In burned and salvaged forest, Quercus rubrum L. establishment was facilitated when acorns were planted near Q. montana but did not grow when near arbuscular mycorrhizae Acer rubrum L. Seedlings deposited near Q. montana had a greater diversity of ectomycorrhizal fungi, and a more significant net transfer of nitrogen and phosphorus contents demonstrating ectomycorrhizal fungi formation with the seedling helped with their establishment. Results demonstrated with increasing density; mycorrhizal benefits decrease due to an abundance of resources that overwhelmed their system resulting in little growth as seen in Q. rubrum.
Mycorrhizae networks decline with increasing distance from parents, but rate of survival was unaffected. This indicated that seedling survival has a positive relation with decreasing competition as networks move out farther.
One study displayed the effects of ectomycorrhizal networks in plants who face primary succession. In his experiment, Nara transplanted Salix reinii seedlings inoculated with different ectomycorrhizal species. He found that mycorrhizal networks are the connection of ectomycorrhizal fungi colonization and plant establishment. Results showed increased biomass and survival of germinates near the inoculated seedlings compared to inoculated seedlings.
Studies have found that association with mature plant equates with higher survival of the plant and greater diversity and species richness of the mycorrhizal fungi. However, these studies have not considered the threshold status of competing for resources and the benefit for the mycorrhizal networks.
Carbon transfer has been demonstrated by experiments using isotopic 14C and following the pathway from ectomycorrhizal conifer seedlings to another using mycorrhizal networks. The experiment showed a bidirectional movement of the 14C within ectomycorrhizae species. Further investigation of bidirectional movement and the net transfer was analyzed using pulse labeling technique with isotopes 13C and 14C in ectomycorrhizal species Douglas fir and Betula payrifera seedlings. Results displayed an overall net balance of carbon transfer between the two until the second year where the Douglas fir received carbon from B. payrifera. Detection of the isotopes was found in receiver plant shorts, expressing carbon transfer from fungus to plant tissues.
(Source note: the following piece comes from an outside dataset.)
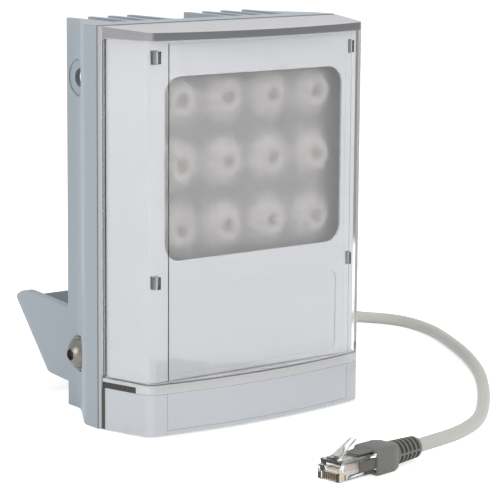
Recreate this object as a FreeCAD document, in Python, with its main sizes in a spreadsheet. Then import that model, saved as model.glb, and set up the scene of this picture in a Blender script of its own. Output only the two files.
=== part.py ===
import FreeCAD, Part

import math
import os

import Sketcher

# White light illuminator for outdoor camera systems.
# Frame of the model: millimetres, +Z up, front of the lamp towards -Y,
# X to the right of someone who looks at the front, Y = 0 on the front face
# of the cast body, Z = 0 on the flat foot that the lamp can stand on.

doc = FreeCAD.newDocument("illuminator")
sheet = doc.addObject("Spreadsheet::Sheet", "sizes")
made = {}


class Size:
    """A length that carries its number and the formula that binds it."""

    def __init__(self, value, text):
        self.value = float(value)
        self.text = text

    def __add__(self, other):
        other = as_size(other)
        return Size(self.value + other.value, "(%s + %s)" % (self.text, other.text))

    def __radd__(self, other):
        return as_size(other) + self

    def __sub__(self, other):
        other = as_size(other)
        return Size(self.value - other.value, "(%s - %s)" % (self.text, other.text))

    def __rsub__(self, other):
        return as_size(other) - self

    def __mul__(self, other):
        other = as_size(other)
        return Size(self.value * other.value, "(%s * %s)" % (self.text, other.text))

    def __rmul__(self, other):
        return as_size(other) * self

    def __truediv__(self, other):
        other = as_size(other)
        return Size(self.value / other.value, "(%s / %s)" % (self.text, other.text))

    def __neg__(self):
        return Size(-self.value, "(0 - %s)" % self.text)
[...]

When ectomycorrhizal fungi receiver end of the plant has limited sunlight availability, there was an increase in carbon transfer, indicating a source-sink gradient of carbon among plants and shade surface area regulates carbon transfer.
Isotopic tracers and fluorescent dyes have been used to establish the water transfer between conspecific or heterospecific plants. The hydraulic lift aids in water transfer from deep-rooted trees to seedlings. Potentially indicating this could be a problem within drought-stressed plants which form these mycorrhizal networks with neighbors. The extent would depend on the severity of drought and tolerance of another plant species.